[Object modeling scripts]
= = = = =
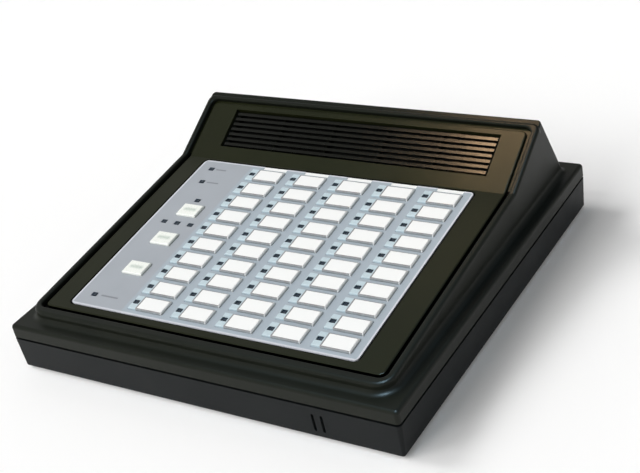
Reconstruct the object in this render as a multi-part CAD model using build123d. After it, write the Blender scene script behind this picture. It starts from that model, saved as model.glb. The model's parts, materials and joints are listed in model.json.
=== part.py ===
"""Desk intercom master station: fifty station keys with label windows and lamps on a sloping face,
three function keys, and a louvred speaker hood behind them, in a two-part moulded case.

Millimetres. The origin is on the desk under the middle of the case, +X to the user's right,
+Y to the rear and +Z up. The keypad and the hood each have a plane of their own: local x is
across the case, local y runs up the slope and local z points out of the face.
"""
from build123d import *
from math import cos, hypot, radians, sin, tan
import os

# ---- case ----
CASE_WIDTH = 230.0
CASE_FRONT = 13.1356        # panel's front edge to the case's front
CASE_REAR = 34.2375         # panel's top edge to the case's rear
CASE_CORNER_R = 2.2
WALL = 2.5
FLOOR = 2.5
FOOT_STANDOFF = 1.5
TRAY_HEIGHT = 18.0          # lower case, underside to its top edge
TRAY_DRAFT_DEG = 3.0        # its walls lean outwards
TRAY_EDGE_R = 0.8
PARTING_GAP = 1.3           # dark shadow line between the two halves
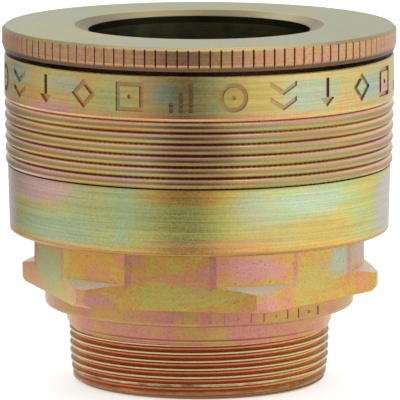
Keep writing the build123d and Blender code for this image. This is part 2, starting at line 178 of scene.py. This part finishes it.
class Place:
    """Where a point lies on a turned part, in millimetres and degrees from the front."""

    def __init__(self, tree):
        self.tree = tree
        coordinates = tree.add("ShaderNodeTexCoord")
        parts = tree.add("ShaderNodeSeparateXYZ")
        tree.feed(parts.inputs[0], coordinates.outputs["Object"])
        self.x, self.y, self.z = (tree.math("MULTIPLY", s, 1 / MM) for s in parts.outputs)
        square = tree.math("MULTIPLY", self.x, self.x)
        square = tree.math("MULTIPLY_ADD", self.y, self.y, square)
        self.r = tree.math("SQRT", square)
        back = tree.math("MULTIPLY", self.y, -1.0)
        self.turn = tree.math("DEGREES", tree.math("ARCTAN2", self.x, back))
        self.along = tree.math("SUBTRACT", self.z, self.r)
        normal = tree.add("ShaderNodeSeparateXYZ")
        tree.feed(normal.inputs[0], coordinates.outputs["Normal"])
        self.normal_up = normal.outputs[2]

    def solid(self, scale):
        """Even three-way coordinates, for blotches and grain."""
        tree = self.tree
        return tree.vector(*(tree.math("MULTIPLY", s, scale) for s in (self.x, self.y, self.z)))

    def turned(self, round_scale, across_scale):
        """Coordinates drawn out round the axis, for the lines a lathe tool leaves."""
        tree = self.tree
        x = tree.math("MULTIPLY", self.x, round_scale)
        y = tree.math("MULTIPLY", self.y, round_scale)
        return tree.vector(x, y, tree.math("MULTIPLY", self.along, across_scale))

    def patch(self, turn, height, half_turn, half_height, raggedness=0.35):
        """Soft mask round a place on the outside of the part."""
        tree = self.tree
        across = tree.math("SUBTRACT", self.turn, turn)
        across = tree.math("DIVIDE", across, half_turn)
        upward = tree.math("SUBTRACT", self.z, height)
        upward = tree.math("DIVIDE", upward, half_height)
        distance = tree.math("MULTIPLY", across, across)
        distance = tree.math("MULTIPLY_ADD", upward, upward, distance)
        distance = tree.math("SQRT", distance)
        ragged = tree.noise(self.solid(0.16), detail=4, warp=0.6)
        ragged = tree.math("SUBTRACT", ragged, 0.5)
        distance = tree.math("MULTIPLY_ADD", ragged, 2 * raggedness, distance)
        return tree.fade(distance, 0.35, 1.1)


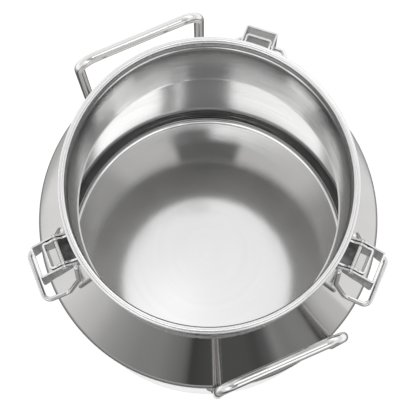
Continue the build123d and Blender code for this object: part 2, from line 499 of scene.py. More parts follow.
def lathe(
    name: str,
    section: Sequence[Point],
    segments: int = 240,
    wobble: Callable[[float, int], Point] | None = None,
) -> bpy.types.Object:
    """Turn a closed section round the Z axis.

    Args:
        name: The object's name.
        section: Reach and height of each point.
        segments: Faces round the axis.
        wobble: Moves a point by reach and height, from its angle and its place in the section.

    Returns:
        The object.
    """
    mesh = bmesh.new()
    rings = []
    for angle in turns_of(segments):
        ring = []
        for place, (reach, z) in enumerate(section):
            out, up = wobble(angle, place) if wobble else (0.0, 0.0)
            ring.append(Vector(((reach + out) * math.cos(angle), (reach + out) * math.sin(angle), z + up)))
        rings.append(ring)
    skin(rings, mesh, closed_rings=True, closed_run=True)
    bmesh.ops.remove_doubles(mesh, verts=mesh.verts, dist=1e-6)
    return from_bmesh(name, mesh)


def bent_path(corners: Sequence[Vector], bends: Sequence[float], steps: int = 8) -> list[Vector]:
    """Straight runs joined by round bends.

    Args:
        corners: The runs' ends, where the bends would be sharp.
        bends: Radius of the bend at each inner corner.
        steps: Chords in a bend.

    Returns:
        Points along the path.
    """
    path = [corners[0]]
    for before, corner, after, radius in zip(corners, corners[1:], corners[2:], bends):
        inward = (before - corner).normalized()
        outward = (after - corner).normalized()
        half_turn = (math.pi - inward.angle(outward)) / 2
        cut = radius * math.tan(half_turn)
        middle = corner + (inward + outward).normalized() * (radius / math.cos(half_turn))
        start = corner + inward * cut - middle
        end = corner + outward * cut - middle
        for step in range(steps + 1):
            path.append(middle + start.slerp(end, step / steps) * radius)
    path.append(corners[-1])
    return path


def tube(path: Sequence[Vector], radius: float, sides: int = 20) -> list[list[Vector]]:
    """Rings round a path, without twist.

    Args:
        path: Points along the middle.
        radius: Of the tube.
        sides: Points in a ring.

    Returns:
        The rings.
    """
    rings = []
    across = (path[1] - path[0]).orthogonal().normalized()
    for place, point in enumerate(path):
        behind = path[max(place - 1, 0)]
        ahead = path[min(place + 1, len(path) - 1)]
        along = (ahead - behind).normalized()
        across = (across - along * across.dot(along)).normalized()
        up = along.cross(across)
        offsets = [(across * math.cos(turn) + up * math.sin(turn)) * radius for turn in turns_of(sides)]
        rings.append([point + offset for offset in offsets])
    return rings


def capped(rings: Sequence[Sequence[Vector]], mesh: bmesh.types.BMesh) -> None:
    """Skin a tube's rings and close both ends.

    Args:
        rings: The tube's rings.
        mesh: Where the faces go.
    """
    rows = skin(rings, mesh, closed_rings=True, closed_run=False)
    mesh.faces.new(rows[0])
    mesh.faces.new(rows[-1])


def add_bevel(piece: bpy.types.Object, width: float, segments: int = 3) -> None:
    """Round a piece's sharp edges.

    Args:
        piece: The piece.
        width: Of the rounding.
        segments: Faces across it.
    """
    bevel = piece.modifiers.new("edges", "BEVEL")
    bevel.width = width
    bevel.segments = segments
    bevel.limit_method = "ANGLE"
    bevel.angle_limit = math.radians(40)
    bevel.harden_normals = True


def ripple(angle: float, seed: float, count: float, size: float) -> float:
    """Uneven waves along a weld.

    Args:
        angle: Place along the weld, in radians.
        seed: Sets one weld apart from another.
        count: Waves in a radian.
        size: Height of a wave.

    Returns:
        The offset.
    """
    return size * noise.noise(Vector((math.cos(angle) * count, math.sin(angle) * count, seed)))


@dataclass
class Pieces:
    """Hands finished pieces to the frame and keeps count of them."""

    made: list[str] = field(default_factory=list)

    def place(
        self,
        piece: bpy.types.Object,
        finish: bpy.types.Material,
        body: str,
        slot: str,
        nodes: Iterable[str] = (),
    ) -> None:
        """Dress a piece and tie it to the frame.

        Args:
            piece: The finished piece.
            finish: Its material.
            body: The body that it rides on.
            slot: The record's material slot; not used.
            nodes: CAD nodes that it stands for.
        """
        piece.data.materials.append(finish)
        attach(piece, body)
        for node in nodes:
            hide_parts(node)
        self.made.append(piece.name)
        LOG.info("%s rides on %s", piece.name, body)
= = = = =
# Exercise aim
Reproduce all of the material above word for word.

# Response to the task
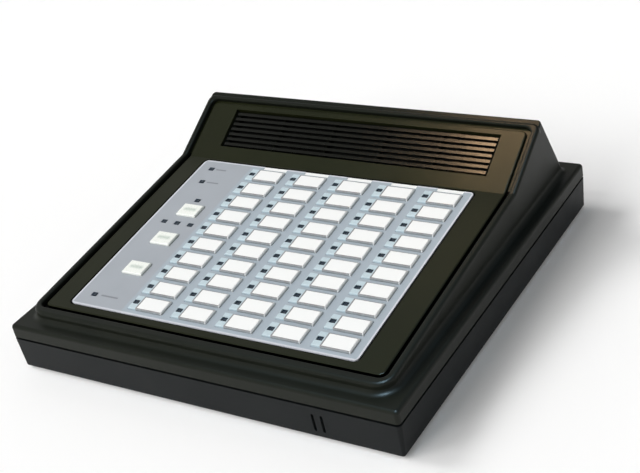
Reconstruct the object in this render as a multi-part CAD model using build123d. After it, write the Blender scene script behind this picture. It starts from that model, saved as model.glb. The model's parts, materials and joints are listed in model.json.
=== part.py ===
"""Desk intercom master station: fifty station keys with label windows and lamps on a sloping face,
three function keys, and a louvred speaker hood behind them, in a two-part moulded case.

Millimetres. The origin is on the desk under the middle of the case, +X to the user's right,
+Y to the rear and +Z up. The keypad and the hood each have a plane of their own: local x is
across the case, local y runs up the slope and local z points out of the face.
"""
from build123d import *
from math import cos, hypot, radians, sin, tan
import os

# ---- case ----
CASE_WIDTH = 230.0
CASE_FRONT = 13.1356        # panel's front edge to the case's front
CASE_REAR = 34.2375         # panel's top edge to the case's rear
CASE_CORNER_R = 2.2
WALL = 2.5
FLOOR = 2.5
FOOT_STANDOFF = 1.5
TRAY_HEIGHT = 18.0          # lower case, underside to its top edge
TRAY_DRAFT_DEG = 3.0        # its walls lean outwards
TRAY_EDGE_R = 0.8
PARTING_GAP = 1.3           # dark shadow line between the two halves
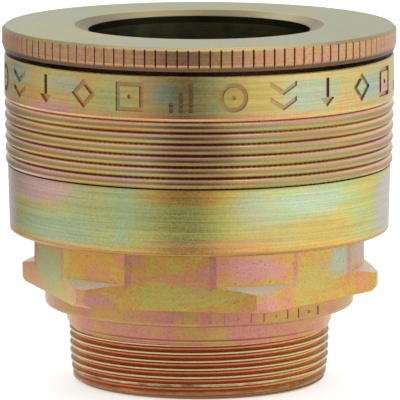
Keep writing the build123d and Blender code for this image. This is part 2, starting at line 178 of scene.py. This part finishes it.
class Place:
    """Where a point lies on a turned part, in millimetres and degrees from the front."""

    def __init__(self, tree):
        self.tree = tree
        coordinates = tree.add("ShaderNodeTexCoord")
        parts = tree.add("ShaderNodeSeparateXYZ")
        tree.feed(parts.inputs[0], coordinates.outputs["Object"])
        self.x, self.y, self.z = (tree.math("MULTIPLY", s, 1 / MM) for s in parts.outputs)
        square = tree.math("MULTIPLY", self.x, self.x)
        square = tree.math("MULTIPLY_ADD", self.y, self.y, square)
        self.r = tree.math("SQRT", square)
        back = tree.math("MULTIPLY", self.y, -1.0)
        self.turn = tree.math("DEGREES", tree.math("ARCTAN2", self.x, back))
        self.along = tree.math("SUBTRACT", self.z, self.r)
        normal = tree.add("ShaderNodeSeparateXYZ")
        tree.feed(normal.inputs[0], coordinates.outputs["Normal"])
        self.normal_up = normal.outputs[2]

    def solid(self, scale):
        """Even three-way coordinates, for blotches and grain."""
        tree = self.tree
        return tree.vector(*(tree.math("MULTIPLY", s, scale) for s in (self.x, self.y, self.z)))

    def turned(self, round_scale, across_scale):
        """Coordinates drawn out round the axis, for the lines a lathe tool leaves."""
        tree = self.tree
        x = tree.math("MULTIPLY", self.x, round_scale)
        y = tree.math("MULTIPLY", self.y, round_scale)
        return tree.vector(x, y, tree.math("MULTIPLY", self.along, across_scale))

    def patch(self, turn, height, half_turn, half_height, raggedness=0.35):
        """Soft mask round a place on the outside of the part."""
        tree = self.tree
        across = tree.math("SUBTRACT", self.turn, turn)
        across = tree.math("DIVIDE", across, half_turn)
        upward = tree.math("SUBTRACT", self.z, height)
        upward = tree.math("DIVIDE", upward, half_height)
        distance = tree.math("MULTIPLY", across, across)
        distance = tree.math("MULTIPLY_ADD", upward, upward, distance)
        distance = tree.math("SQRT", distance)
        ragged = tree.noise(self.solid(0.16), detail=4, warp=0.6)
        ragged = tree.math("SUBTRACT", ragged, 0.5)
        distance = tree.math("MULTIPLY_ADD", ragged, 2 * raggedness, distance)
        return tree.fade(distance, 0.35, 1.1)


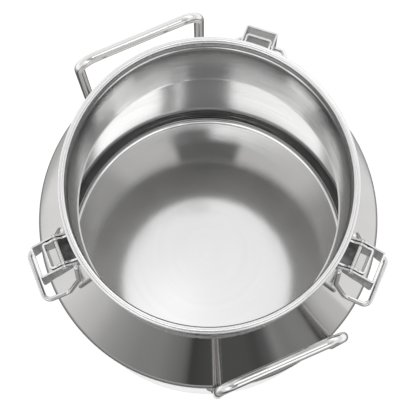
Continue the build123d and Blender code for this object: part 2, from line 499 of scene.py. More parts follow.
def lathe(
    name: str,
    section: Sequence[Point],
    segments: int = 240,
    wobble: Callable[[float, int], Point] | None = None,
) -> bpy.types.Object:
    """Turn a closed section round the Z axis.

    Args:
        name: The object's name.
        section: Reach and height of each point.
        segments: Faces round the axis.
        wobble: Moves a point by reach and height, from its angle and its place in the section.

    Returns:
        The object.
    """
    mesh = bmesh.new()
    rings = []
    for angle in turns_of(segments):
        ring = []
        for place, (reach, z) in enumerate(section):
            out, up = wobble(angle, place) if wobble else (0.0, 0.0)
            ring.append(Vector(((reach + out) * math.cos(angle), (reach + out) * math.sin(angle), z + up)))
        rings.append(ring)
    skin(rings, mesh, closed_rings=True, closed_run=True)
    bmesh.ops.remove_doubles(mesh, verts=mesh.verts, dist=1e-6)
    return from_bmesh(name, mesh)


def bent_path(corners: Sequence[Vector], bends: Sequence[float], steps: int = 8) -> list[Vector]:
    """Straight runs joined by round bends.

    Args:
        corners: The runs' ends, where the bends would be sharp.
        bends: Radius of the bend at each inner corner.
        steps: Chords in a bend.

    Returns:
        Points along the path.
    """
    path = [corners[0]]
    for before, corner, after, radius in zip(corners, corners[1:], corners[2:], bends):
        inward = (before - corner).normalized()
        outward = (after - corner).normalized()
        half_turn = (math.pi - inward.angle(outward)) / 2
        cut = radius * math.tan(half_turn)
        middle = corner + (inward + outward).normalized() * (radius / math.cos(half_turn))
        start = corner + inward * cut - middle
        end = corner + outward * cut - middle
        for step in range(steps + 1):
            path.append(middle + start.slerp(end, step / steps) * radius)
    path.append(corners[-1])
    return path


def tube(path: Sequence[Vector], radius: float, sides: int = 20) -> list[list[Vector]]:
    """Rings round a path, without twist.

    Args:
        path: Points along the middle.
        radius: Of the tube.
        sides: Points in a ring.

    Returns:
        The rings.
    """
    rings = []
    across = (path[1] - path[0]).orthogonal().normalized()
    for place, point in enumerate(path):
        behind = path[max(place - 1, 0)]
        ahead = path[min(place + 1, len(path) - 1)]
        along = (ahead - behind).normalized()
        across = (across - along * across.dot(along)).normalized()
        up = along.cross(across)
        offsets = [(across * math.cos(turn) + up * math.sin(turn)) * radius for turn in turns_of(sides)]
        rings.append([point + offset for offset in offsets])
    return rings


def capped(rings: Sequence[Sequence[Vector]], mesh: bmesh.types.BMesh) -> None:
    """Skin a tube's rings and close both ends.

    Args:
        rings: The tube's rings.
        mesh: Where the faces go.
    """
    rows = skin(rings, mesh, closed_rings=True, closed_run=False)
    mesh.faces.new(rows[0])
    mesh.faces.new(rows[-1])


def add_bevel(piece: bpy.types.Object, width: float, segments: int = 3) -> None:
    """Round a piece's sharp edges.

    Args:
        piece: The piece.
        width: Of the rounding.
        segments: Faces across it.
    """
    bevel = piece.modifiers.new("edges", "BEVEL")
    bevel.width = width
    bevel.segments = segments
    bevel.limit_method = "ANGLE"
    bevel.angle_limit = math.radians(40)
    bevel.harden_normals = True


def ripple(angle: float, seed: float, count: float, size: float) -> float:
    """Uneven waves along a weld.

    Args:
        angle: Place along the weld, in radians.
        seed: Sets one weld apart from another.
        count: Waves in a radian.
        size: Height of a wave.

    Returns:
        The offset.
    """
    return size * noise.noise(Vector((math.cos(angle) * count, math.sin(angle) * count, seed)))


@dataclass
class Pieces:
    """Hands finished pieces to the frame and keeps count of them."""

    made: list[str] = field(default_factory=list)

    def place(
        self,
        piece: bpy.types.Object,
        finish: bpy.types.Material,
        body: str,
        slot: str,
        nodes: Iterable[str] = (),
    ) -> None:
        """Dress a piece and tie it to the frame.

        Args:
            piece: The finished piece.
            finish: Its material.
            body: The body that it rides on.
            slot: The record's material slot; not used.
            nodes: CAD nodes that it stands for.
        """
        piece.data.materials.append(finish)
        attach(piece, body)
        for node in nodes:
            hide_parts(node)
        self.made.append(piece.name)
        LOG.info("%s rides on %s", piece.name, body)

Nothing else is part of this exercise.